→ **Direction**: Copy every line of the data exactly, leaving nothing out.

= = =

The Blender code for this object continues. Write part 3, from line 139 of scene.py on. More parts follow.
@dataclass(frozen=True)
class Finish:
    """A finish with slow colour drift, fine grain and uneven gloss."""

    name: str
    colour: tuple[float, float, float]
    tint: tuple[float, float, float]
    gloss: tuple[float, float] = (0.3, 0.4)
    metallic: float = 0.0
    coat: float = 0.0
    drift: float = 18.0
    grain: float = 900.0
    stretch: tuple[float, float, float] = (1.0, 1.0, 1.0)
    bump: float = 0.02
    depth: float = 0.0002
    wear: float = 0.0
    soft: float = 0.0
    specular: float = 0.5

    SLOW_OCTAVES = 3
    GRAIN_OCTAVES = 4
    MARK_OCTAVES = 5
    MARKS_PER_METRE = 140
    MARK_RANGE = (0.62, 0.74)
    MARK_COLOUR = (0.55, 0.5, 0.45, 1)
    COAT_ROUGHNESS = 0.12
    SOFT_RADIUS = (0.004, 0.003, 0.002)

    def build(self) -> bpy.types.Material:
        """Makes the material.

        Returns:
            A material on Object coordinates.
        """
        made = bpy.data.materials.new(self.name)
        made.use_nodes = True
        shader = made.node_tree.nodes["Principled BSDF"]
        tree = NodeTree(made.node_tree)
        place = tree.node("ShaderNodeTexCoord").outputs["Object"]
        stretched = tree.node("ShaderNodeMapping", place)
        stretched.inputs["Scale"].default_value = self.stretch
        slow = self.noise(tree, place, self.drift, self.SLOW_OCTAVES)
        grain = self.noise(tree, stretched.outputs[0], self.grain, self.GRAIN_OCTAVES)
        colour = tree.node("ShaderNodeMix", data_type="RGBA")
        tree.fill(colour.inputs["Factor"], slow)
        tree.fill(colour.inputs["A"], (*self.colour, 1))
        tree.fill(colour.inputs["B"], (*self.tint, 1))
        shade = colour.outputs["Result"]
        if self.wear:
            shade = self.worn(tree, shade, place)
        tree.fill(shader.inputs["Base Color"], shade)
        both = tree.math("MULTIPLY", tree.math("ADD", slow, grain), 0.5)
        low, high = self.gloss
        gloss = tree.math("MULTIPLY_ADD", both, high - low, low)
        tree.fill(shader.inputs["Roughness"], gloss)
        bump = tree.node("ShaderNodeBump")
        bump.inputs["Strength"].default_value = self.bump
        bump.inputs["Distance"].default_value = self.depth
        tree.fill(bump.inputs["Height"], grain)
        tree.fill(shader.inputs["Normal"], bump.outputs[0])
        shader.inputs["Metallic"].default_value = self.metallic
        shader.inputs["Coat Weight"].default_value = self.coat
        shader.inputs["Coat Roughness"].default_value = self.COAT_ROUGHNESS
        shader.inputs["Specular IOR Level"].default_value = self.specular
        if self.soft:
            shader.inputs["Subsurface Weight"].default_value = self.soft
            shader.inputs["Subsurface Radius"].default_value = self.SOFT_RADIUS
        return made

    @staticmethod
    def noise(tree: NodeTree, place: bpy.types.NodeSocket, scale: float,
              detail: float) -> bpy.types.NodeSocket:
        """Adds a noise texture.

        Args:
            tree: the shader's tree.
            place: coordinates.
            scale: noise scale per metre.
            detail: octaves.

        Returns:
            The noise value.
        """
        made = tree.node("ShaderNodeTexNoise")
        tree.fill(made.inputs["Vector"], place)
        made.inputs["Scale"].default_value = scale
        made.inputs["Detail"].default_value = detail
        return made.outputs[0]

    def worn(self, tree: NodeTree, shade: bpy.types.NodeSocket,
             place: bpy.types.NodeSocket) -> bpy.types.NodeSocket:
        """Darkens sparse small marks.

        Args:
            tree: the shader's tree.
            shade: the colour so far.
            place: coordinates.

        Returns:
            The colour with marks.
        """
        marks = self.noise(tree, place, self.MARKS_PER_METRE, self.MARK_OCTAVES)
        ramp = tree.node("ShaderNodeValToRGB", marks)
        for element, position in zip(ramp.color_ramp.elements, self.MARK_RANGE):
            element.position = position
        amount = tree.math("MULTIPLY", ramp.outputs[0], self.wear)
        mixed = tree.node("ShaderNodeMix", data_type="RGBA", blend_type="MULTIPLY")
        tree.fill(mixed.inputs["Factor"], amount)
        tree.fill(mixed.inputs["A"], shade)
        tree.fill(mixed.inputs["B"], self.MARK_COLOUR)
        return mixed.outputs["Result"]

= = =

→ **The answer**:
The Blender code for this object continues. Write part 3, from line 139 of scene.py on. More parts follow.
@dataclass(frozen=True)
class Finish:
    """A finish with slow colour drift, fine grain and uneven gloss."""

    name: str
    colour: tuple[float, float, float]
    tint: tuple[float, float, float]
    gloss: tuple[float, float] = (0.3, 0.4)
    metallic: float = 0.0
    coat: float = 0.0
    drift: float = 18.0
    grain: float = 900.0
    stretch: tuple[float, float, float] = (1.0, 1.0, 1.0)
    bump: float = 0.02
    depth: float = 0.0002
    wear: float = 0.0
    soft: float = 0.0
    specular: float = 0.5

    SLOW_OCTAVES = 3
    GRAIN_OCTAVES = 4
    MARK_OCTAVES = 5
    MARKS_PER_METRE = 140
    MARK_RANGE = (0.62, 0.74)
    MARK_COLOUR = (0.55, 0.5, 0.45, 1)
    COAT_ROUGHNESS = 0.12
    SOFT_RADIUS = (0.004, 0.003, 0.002)

    def build(self) -> bpy.types.Material:
        """Makes the material.

        Returns:
            A material on Object coordinates.
        """
        made = bpy.data.materials.new(self.name)
        made.use_nodes = True
        shader = made.node_tree.nodes["Principled BSDF"]
        tree = NodeTree(made.node_tree)
        place = tree.node("ShaderNodeTexCoord").outputs["Object"]
        stretched = tree.node("ShaderNodeMapping", place)
        stretched.inputs["Scale"].default_value = self.stretch
        slow = self.noise(tree, place, self.drift, self.SLOW_OCTAVES)
        grain = self.noise(tree, stretched.outputs[0], self.grain, self.GRAIN_OCTAVES)
        colour = tree.node("ShaderNodeMix", data_type="RGBA")
        tree.fill(colour.inputs["Factor"], slow)
        tree.fill(colour.inputs["A"], (*self.colour, 1))
        tree.fill(colour.inputs["B"], (*self.tint, 1))
        shade = colour.outputs["Result"]
        if self.wear:
            shade = self.worn(tree, shade, place)
        tree.fill(shader.inputs["Base Color"], shade)
        both = tree.math("MULTIPLY", tree.math("ADD", slow, grain), 0.5)
        low, high = self.gloss
        gloss = tree.math("MULTIPLY_ADD", both, high - low, low)
        tree.fill(shader.inputs["Roughness"], gloss)
        bump = tree.node("ShaderNodeBump")
        bump.inputs["Strength"].default_value = self.bump
        bump.inputs["Distance"].default_value = self.depth
        tree.fill(bump.inputs["Height"], grain)
        tree.fill(shader.inputs["Normal"], bump.outputs[0])
        shader.inputs["Metallic"].default_value = self.metallic
        shader.inputs["Coat Weight"].default_value = self.coat
        shader.inputs["Coat Roughness"].default_value = self.COAT_ROUGHNESS
        shader.inputs["Specular IOR Level"].default_value = self.specular
        if self.soft:
            shader.inputs["Subsurface Weight"].default_value = self.soft
            shader.inputs["Subsurface Radius"].default_value = self.SOFT_RADIUS
        return made

    @staticmethod
    def noise(tree: NodeTree, place: bpy.types.NodeSocket, scale: float,
              detail: float) -> bpy.types.NodeSocket:
        """Adds a noise texture.

        Args:
            tree: the shader's tree.
            place: coordinates.
            scale: noise scale per metre.
            detail: octaves.

        Returns:
            The noise value.
        """
        made = tree.node("ShaderNodeTexNoise")
        tree.fill(made.inputs["Vector"], place)
        made.inputs["Scale"].default_value = scale
        made.inputs["Detail"].default_value = detail
        return made.outputs[0]

    def worn(self, tree: NodeTree, shade: bpy.types.NodeSocket,
             place: bpy.types.NodeSocket) -> bpy.types.NodeSocket:
        """Darkens sparse small marks.

        Args:
            tree: the shader's tree.
            shade: the colour so far.
            place: coordinates.

        Returns:
            The colour with marks.
        """
        marks = self.noise(tree, place, self.MARKS_PER_METRE, self.MARK_OCTAVES)
        ramp = tree.node("ShaderNodeValToRGB", marks)
        for element, position in zip(ramp.color_ramp.elements, self.MARK_RANGE):
            element.position = position
        amount = tree.math("MULTIPLY", ramp.outputs[0], self.wear)
        mixed = tree.node("ShaderNodeMix", data_type="RGBA", blend_type="MULTIPLY")
        tree.fill(mixed.inputs["Factor"], amount)
        tree.fill(mixed.inputs["A"], shade)
        tree.fill(mixed.inputs["B"], self.MARK_COLOUR)
        return mixed.outputs["Result"]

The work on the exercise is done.